The downpour also destroyed seven Kauai homes and badly damaged 65, the state said in a preliminary assessment. It triggered dozens of landslides, including more than 12 on a 2-mile stretch of the area’s main artery, a highway traveling through coastal communities.

Agriculture Secretary Sonny Perdue has designated the entire island a disaster area, which makes local farmers eligible for federal assistance, including emergency loans.

Bino Fitzgerald, owner of the Hanalei Poi Co., which both farms and buys taro to make poi, expects a shortage of the crop to emerge as soon as this summer. The company sells its poi across Hawaii at stores like Costco, Safeway, Walmart and Foodland.

“So get your poi fix now,” he said.

Taro is perhaps the most important crop in Hawaiian culture. More than part of a meal, it’s a member of the family: According to legend, the taro plant and the boy who became the first human were born to the same parents. This gives taro and humans common ancestors.

Hanalei’s taro fields are a defining part of the landscape on Kauai’s north shore. They evoke a time when taro farming and fishing dominated island life, before sugar plantations diverted stream water and industrialization encouraged migration to cities.
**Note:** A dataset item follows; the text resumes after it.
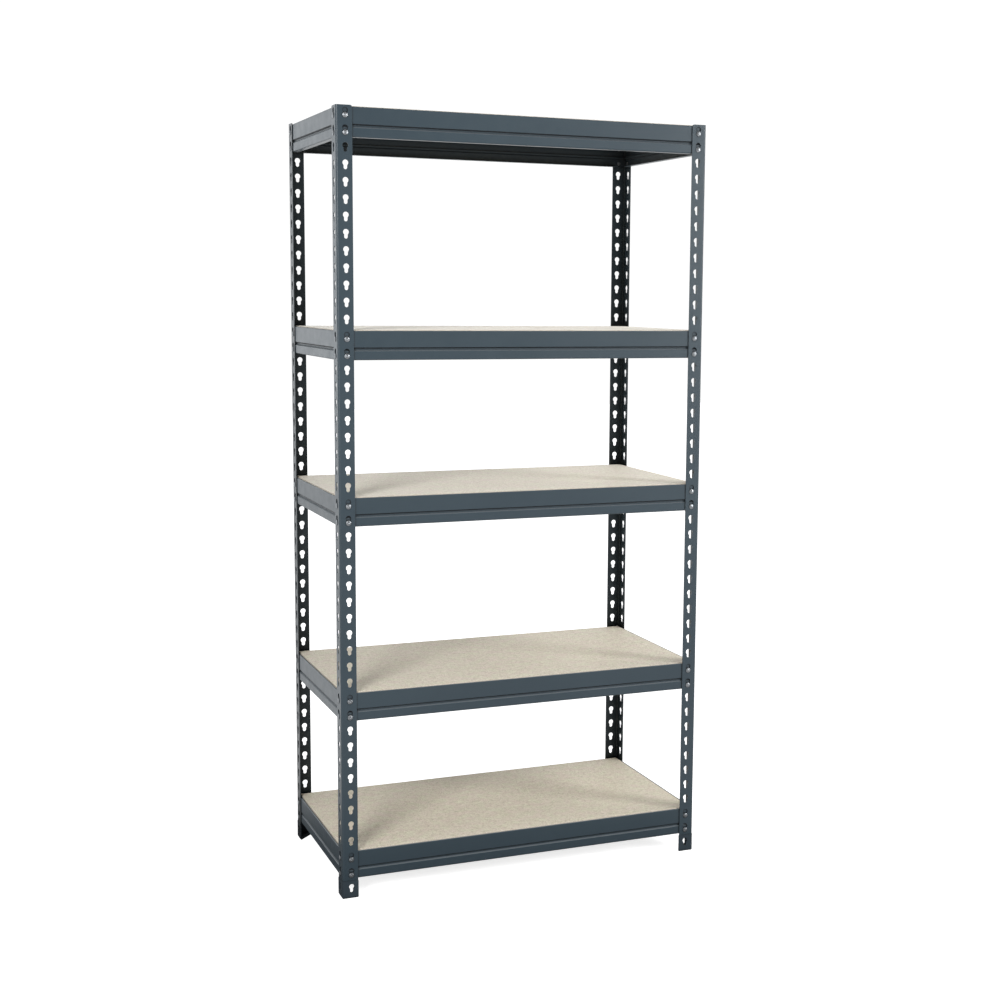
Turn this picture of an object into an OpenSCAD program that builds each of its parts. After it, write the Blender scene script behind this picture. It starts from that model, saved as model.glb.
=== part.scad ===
// Boltless shelving unit: four slotted angle posts with foot caps, five levels of
// four roll-formed beams hooked in by headed rivets, and a loose board on each level.
// Millimetres, +Z up, origin on the floor at the middle of the footprint, front at -Y.

/* [Overall] */
// Width over the outside faces of the posts
unit_width = 920.8; // [600:0.1:1800]
// Depth over the outside faces of the posts
unit_depth = 472; // [300:0.1:900]

/* [Posts] */
// Width of each leg of the angle, from the outside corner
post_leg = 37.5; // [34:0.1:45]
// Sheet thickness of the posts
post_sheet = 1.9; // [1.5:0.1:2.2]
// Outside radius of the fold between the two legs
post_bend = 4.6; // [3.5:0.1:6]
// Rounding of the free corners at both ends of a post
post_corner = 5; // [1:0.5:6]

/* [Keyholes] */
// Number of keyholes down each leg
hole_count = 48; // [48:1:60]
// Distance from one keyhole to the next
hole_pitch = 38.1; // [38:0.1:50]
// Distance from the outside corner of the angle to the middle of the keyholes
hole_column = 21.4; // [18:0.1:24]
// Distance from the top of a post to the middle of the first round opening
hole_start = 11.8; // [10:0.1:15]
// Diameter of the round opening that lets a rivet head through
key_round = 13.4; // [12.8:0.1:14]
// Width of the slot that holds the rivet shank
key_slot = 8.4; // [8.2:0.1:9]
// Distance from the middle of the round opening down to the middle of the slot end
key_drop = 10.4; // [9:0.1:12]

/* [Levels] */
// Keyhole that takes the upper rivets of the top level, counted from 0 at the top
level_1_hole = 0; // [0:1:8]
// Keyhole that takes the upper rivets of the second level
level_2_hole = 13; // [11:1:18]
// Keyhole that takes the upper rivets of the third level
level_3_hole = 23; // [21:1:28]
// Keyhole that takes the upper rivets of the fourth level
level_4_hole = 35; // [31:1:37]
// Keyhole that takes the upper rivets of the bottom level
level_5_hole = 45; // [40:1:45]

/* [Beams] */
// Height of a beam
beam_height = 66.7; // [64:0.1:76]
// Sheet thickness of a beam
beam_sheet = 1.2; // [1:0.1:1.4]
// Distance from the top of a beam down to its upper rivet
rivet_below_top = 19; // [17:0.1:21]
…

The mid-April floods sent brown mud and water cascading into these fields.

The muck is packed with nitrogen, so it’s as though a big kick of fertilizer walloped taro patches. It’s nourishing for the taro’s stalk and leaves but makes its corm, or underground bulb, watery and spongy. The Hawaiian term for this is “loliloli.”

The perfect taro is heavy and dense and mashes into smooth poi. Loliloli taro produces lumpy poi.

Taro also can be cut into cubes and simmered in stews or sliced thin and fried to make a snack similar to potato chips.

Newly planted taro won’t be ready for harvest for another year to 14 months. Many farmers are still cleaning their fields and won’t be able to replant for months, delaying a robust harvest even further.

The floods also took out some of the irrigation systems that bring a steady flow of fresh water to Hanalei’s taro fields, many of which are part of a national wildlife refuge for endangered native water birds.

“Rivers have cut new channels to where they want to flow compared to where they had been before, feeding these old, old irrigation ditches, said Fitzgerald, whose company farms 25 acres and manages another 40 farmed by others. The Hanalei Poi Co. also buys taro from 12 area farmers.

Hanalei Valley frequently floods, but last month’s deluge was on another scale. Fitzgerald said his mother’s shop has gotten 6 inches of water in past storms. This time it got 5 feet.

The rain might enter the national record books. Preliminary data taken from a rain gauge in Waipa, next to Hanalei, indicates 49.69 inches of rain fell in the 24 hours through midday April 15. If a national panel of experts certifies this number, it will smash the existing record for a single 24-hour period of 43 inches marked in Alvin, Texas, in 1979.